Lenders being pushed away by regulations says ISLA

Further regulatory pressure may push institutional lenders away from the securities lending market according to a new report.

By Paul Walsh(2147491592)
Further regulatory pressure may push institutional lenders away from the securities lending market according to a new report.

According to the report by ISLA the impact of regulatory regimes such as Securities Finance Transaction Reporting (SFTR), CSDR and further UCITS restrictions may lead some lenders to withdraw from the market rather than comply with new regulations.

This could potentially lead to a loss of market liquidity and make it more expensive for institutional investors to invest in equity markets.

Government institutions may also find it more difficult to manage current government bond programmes.

Also stated in the report, out of the €1.8 trillion of securities on loan globally, around 60% were loans that were collateralised with non-cash collateral.

The figures correspond with the levels of non-cash collateral recorded earlier this year but it did slow in the second half of the year.

Such a level of non-cash collateral is, according to the report, put down to regulatory regimes specifically EMIR and Basel III causing borrowers to rethink about different forms of collateral.

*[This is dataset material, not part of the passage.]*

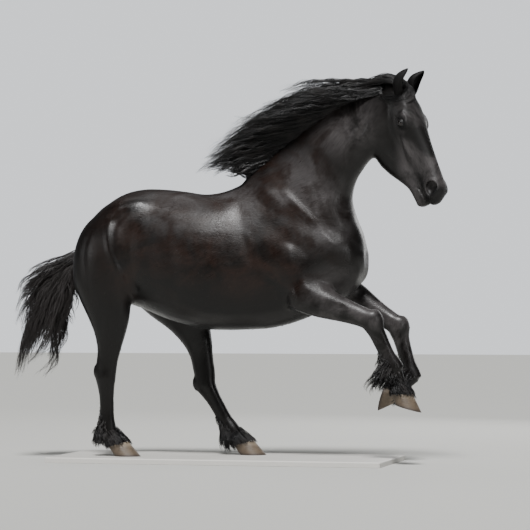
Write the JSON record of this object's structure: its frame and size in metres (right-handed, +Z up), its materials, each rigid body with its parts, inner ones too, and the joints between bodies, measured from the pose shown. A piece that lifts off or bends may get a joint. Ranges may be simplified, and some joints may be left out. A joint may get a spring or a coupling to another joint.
{
  "type": "friesian horse",
  "caption": "Life-size Friesian horse in a canter, with a flowing mane and tail, feathered fetlocks and pricked ears, standing on a flat display base.",
  "frame": {"origin": "centre of the display base's flat underside", "axes": "+X the way the horse faces, +Y the horse's left side, +Z up"},
  "size_m": [2.5509, 0.72, 2.1668],
  "materials": {
    "black_coat": "short glossy coat",
    "horse_hair": "long wavy hair",
    "dark_eye": "wet",
    "horn": "dull horn",
    "painted_board": "satin paint"
  },
  "bodies": {
    "root": {"stand_base": "painted_board", "torso": "black_coat", "neck": "black_coat", "head": "black_coat", "ear_right": "black_coat", "ear_left": "black_coat", "eye_right": "dark_eye", "eye_left": "dark_eye", "foreleg_right_upper": "black_coat", "foreleg_right_lower": "black_coat", "foreleg_left_upper": "black_coat", "foreleg_left_lower": "black_coat", "hindleg_right_upper": "black_coat", "hindleg_right_lower": "black_coat", "hindleg_left_upper": "black_coat", "hindleg_left_lower": "black_coat", "hoof_fore_right": "horn", "hoof_fore_left": "horn", "hoof_hind_right": "horn", "hoof_hind_left": "horn", "tail": "horse_hair"}
  },
  "joints": []
}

ISLA said that this shift is forcing borrowers to think about different forms of collateral particularly when they want to access and borrow HQLA assets.

As such there is set to be a higher demand for Government bonds particularly as regulations such as Basel III, EMIR and Dodd-Frank come into force.

“We therefore believe that it is increasingly important to recognise the crucial role that securities lending can play in unlocking these pools of HQLAs globally,” said the report.

“Therefore attendant regulation should wherever possible encourage their mobilisation.”